Recueillir les confidences implique un équilibre fragile entre intimité et pudeur. Raison pour laquelle le casting est toujours composé d’amis proches comme c’est le cas en effet avec Chill [surnom d’Akhenaton, ndlr], Redouane ou Mohamed, mais plus que les personnages, ce sont les histoires que je recherche. Ainsi, autour de moi, de mes amis, dans mes cercles proches, je pioche aussi des histoires portées par des personnalités tout aussi intéressantes. Dans cette seconde saison, mon comparse David Commeillas, avec qui je travaille sur ce podcast, s’est impliqué à mes côtés dans la recherche de profils. Cela nous paraissait intéressant d’aller aussi à la rencontre de gens qui font la vie de la ville, ou qui portent un regard sur elle à travers un travail. C’est ainsi que nous avons rencontré Hayat Atia ou Yohanne Lamoulère [photographe marseillaise, ndlr].

 

 

Que cherchiez-vous précisément dans leurs histoires de quartiers ?

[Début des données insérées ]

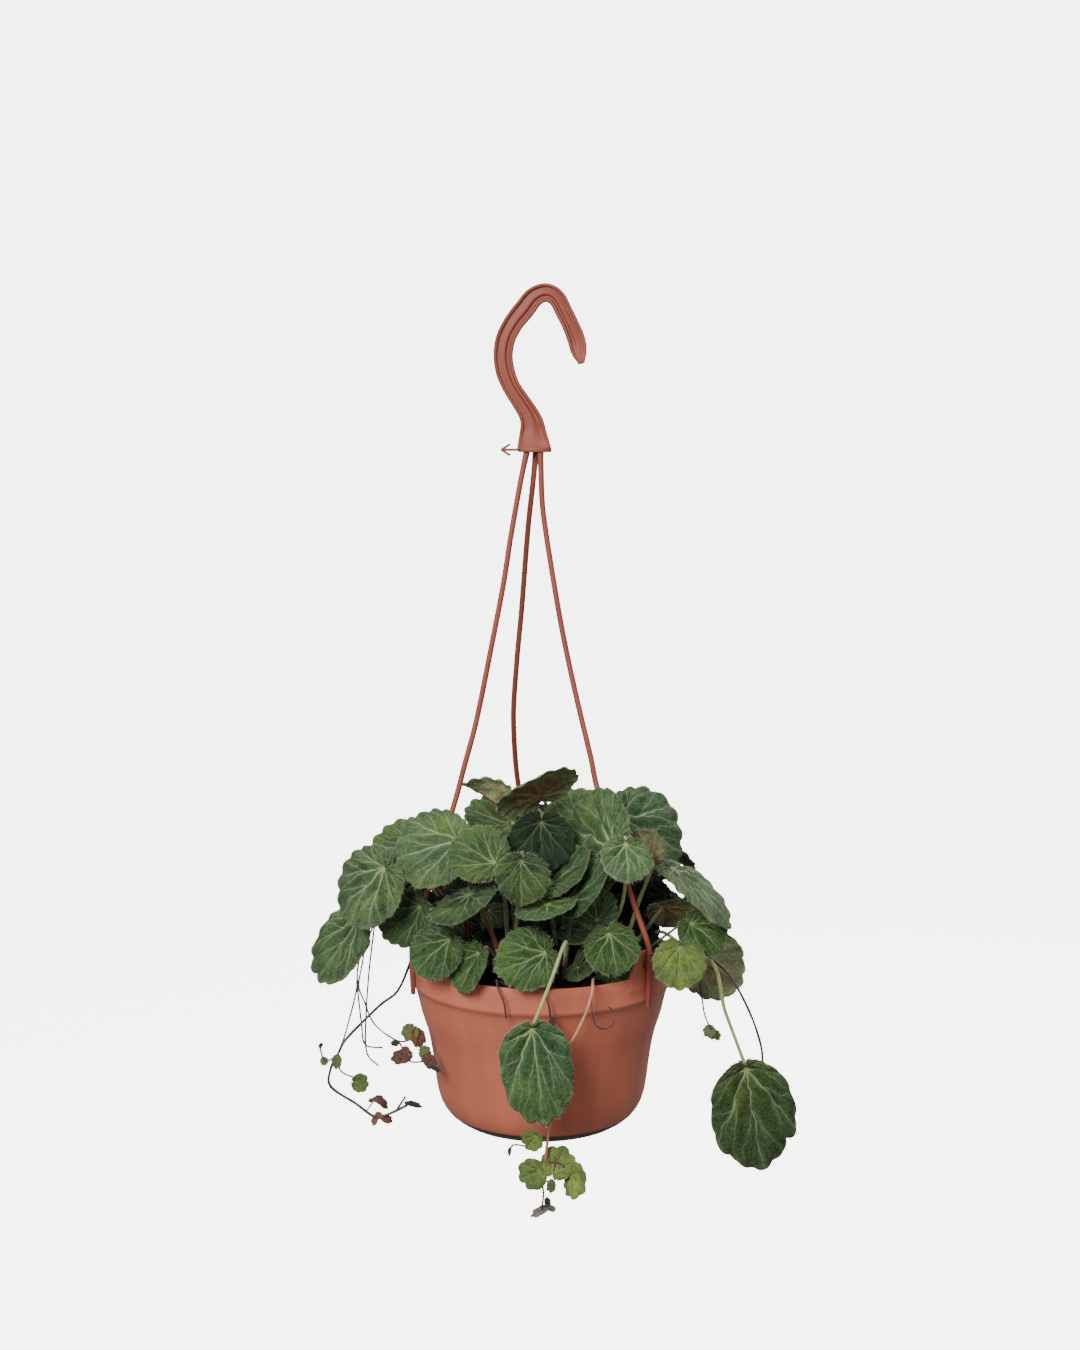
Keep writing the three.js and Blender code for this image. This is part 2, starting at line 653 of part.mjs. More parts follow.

L’extraordinaire du quotidien.

 

 

Après avoir écouté toutes ces histoires, quelle image des quartiers populaires de la ville voulez-vous que les gens retiennent ?

Que ce ne sont pas des extra-terrestres. Nous sommes arrivés à un niveau de division qui allonge la distance sociale. Avec ce podcast, mon objectif demeure le même que dans mon travail de rappeur. Raconter des histoires, mettre un peu de lumière dans le noir, et voir qu’au-delà des apparences souvent trompeuses, il y a du beau.

 

 

Des skinheads qui finissent par écouter du rap, des origines qui se mélangent, des bagarres qui finissent en embrassades… Marseille a sa magie, mais aussi sa dureté, sa violence. L’humour et les belles histoires sont-ils des moyens de lutter contre cela ? Ou plus simplement de survivre dans cet environnement ?

C’est une très bonne question. Au fond, je ne nourris aucune ambition si ce n’est celle de mettre en avant des histoires et des personnalités. Donner la parole à des gens qui ne sont pas toujours écoutés. Mais là où vous avez raison, c’est que j’essaye de le faire dans une démarche positive. Dans l’une de mes chansons, je dis : « Savais-tu qu’un cactus avait une fleur ? Au milieu des pics se cache un cœur » Et je crois que c’est cela. Même dans les histoires les plus violentes, les plus sombres, on va chercher la lumière, l’espoir. J’ai toujours voué beaucoup d’admiration à ceux que j’appelle les rois sans carrosse.

 

 

Avec cette série, vous vous attaquez aussi aux préjugés. Quel est selon vous celui qui colle le plus à la peau de Marseille et de ses quartiers ?

L’idée de m’attaquer à quelque chose n’existe pas. Poser clairement les faits est bien plus fort qu’une dénonciation. Les préjugés font partie intégrante de notre société et je vis avec. Donc les idées convenues me traversent sans laisser de trace.

 

 

Soso Maness, Jul, Nap’s… la nouvelle génération de rappeurs, dont Marseille a les meilleurs représentants (on chambre) a pris une direction bien différente des précurseurs comme vous. Moins philosophes, ils mettent souvent en avant les réseaux, l’argent, les armes. Pourquoi ne pas être allé les voir pour cette série ?

Je reste certain qu’ils sont noyés sous les anecdotes qui pleuvent sur eux car c’est juste… leur vie. C’est peut-être la raison pour laquelle ils sont difficiles à joindre. J’ai beaucoup échangé avec Soso par exemple, qui est une personnalité que j’aime beaucoup. Mais nos emplois du temps n’ont pas pu se rencontrer. Surtout, quelle que soit la notoriété des personnalités, tout le monde mène une vie extraordinaire. C’est la raison pour laquelle cette série est un mélange de personnalités et d’inconnus lumineux.

 

 

Oxmo, merci de vous être penché sur Marseille et d’avoir pris le temps de répondre à nos questions. Avez-vous prévu de revenir bientôt sur la planète Mars ?

J’évite de prévoir les choses. Je me laisse porter. Et quand les raisons personnelles de venir à Marseille manquent, alors je trouve toujours un prétexte professionnel pour y descendre. Marseille est vital à mon bien-être.